It has been said that the winners of wars write the history books, and that conquering cultures create their own reimagining of past events which were recorded for posterity by those who have fallen. The modern incarnation of this age old truth can be seen in the case of academic textbooks used throughout elementary, secondary, and collegiate education. While ostensibly representing an objective record of scholarly subjects, the wealth of material presented in social studies textbooks is not incontrovertible in the way of a mathematical equation, and in that respect is subject to the subjective interpretation of its author. The phenomenon of author bias affecting the composition and construction of social studies textbooks has been routinely documented throughout the duration of America's modern education system, with anti-Japanese sentiment infiltrating the textbooks read by schoolchildren studying during World War II, and liberal opposition to racial segregation openly expressed in textbooks authored during the 1970's civil rights movement. A comprehensive research study conducted in 1988 produced a report entitled Bias in Social Studies Textbooks: New Research Findings, which revealed that the vast majority of instructional materials used in social studies classes were marred by overt displays of cultural insensitivity, distortions of fact designed to deemphasize America's past repression, and the subtle inclusion of ideological agendas (Dhand). By examining the available literature on the subject to be published in the wake of Dhand's groundbreaking research on author bias within educational resources, it is possible to determine exactly how this phenomenon affects the delivery of quality learning outcomes.

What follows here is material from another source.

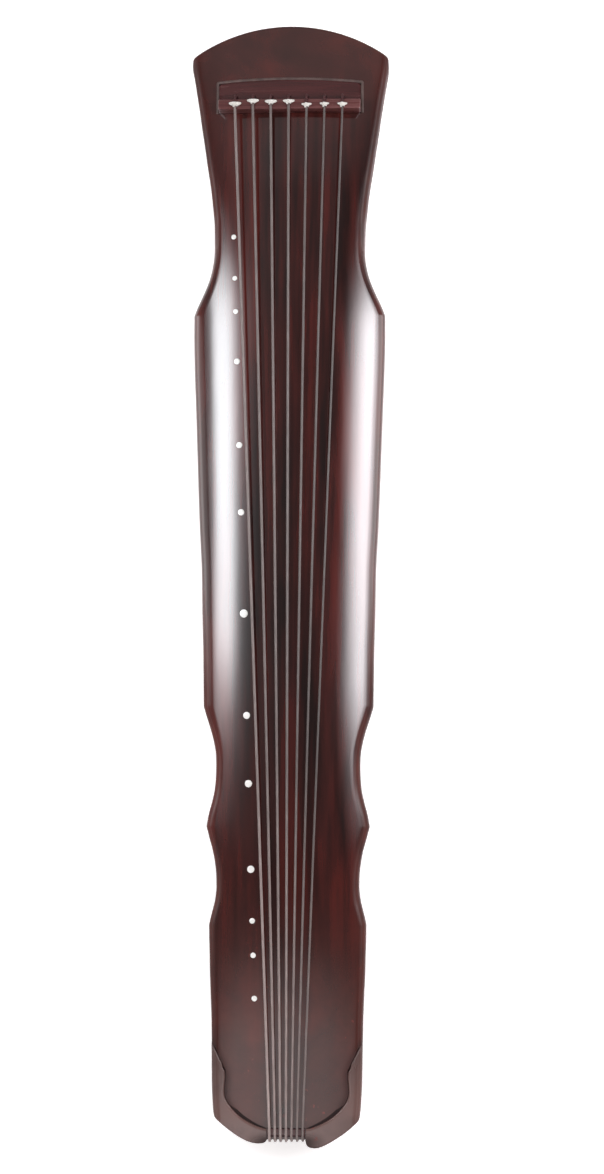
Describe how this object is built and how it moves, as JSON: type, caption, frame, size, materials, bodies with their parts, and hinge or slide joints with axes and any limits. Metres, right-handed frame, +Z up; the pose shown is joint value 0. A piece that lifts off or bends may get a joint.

Careful observation of the new research integration methods used by academic publishers, conducted by research published by the Academy of Management Learning and Education, has consistently demonstrated that because "we cannot show that author preference, bias, or familiarity is an easy explanation for content, but we also cannot rule it out ... The extent to which author bias affects textbook content must be explored in future research, and such study is warranted" (Stambaugh & Trank, 2010). Simply put, the content contained in social studies textbooks and other academic materials is continually evolving to reflect shifting social circumstances. With the demand for up-to-date information driven by a publishing industry that derives massive profits from printing new editions of textbooks on an annual basis, there will inevitably be biased authors who are hired to write pages, chapters, or entire volumes. The pernicious influence of corporate ownership also means that parent companies can dictate the publishing agenda of firms who have positioned themselves as the largest textbook companies in the nation. Awareness of potential author bias in textbooks has also grown in conjunction with the segmentation of the instructional material market, where a recently uproar in Florida over alleged pro-Islamic and anti-Christian bias in the state's social studies… [END OF PREVIEW]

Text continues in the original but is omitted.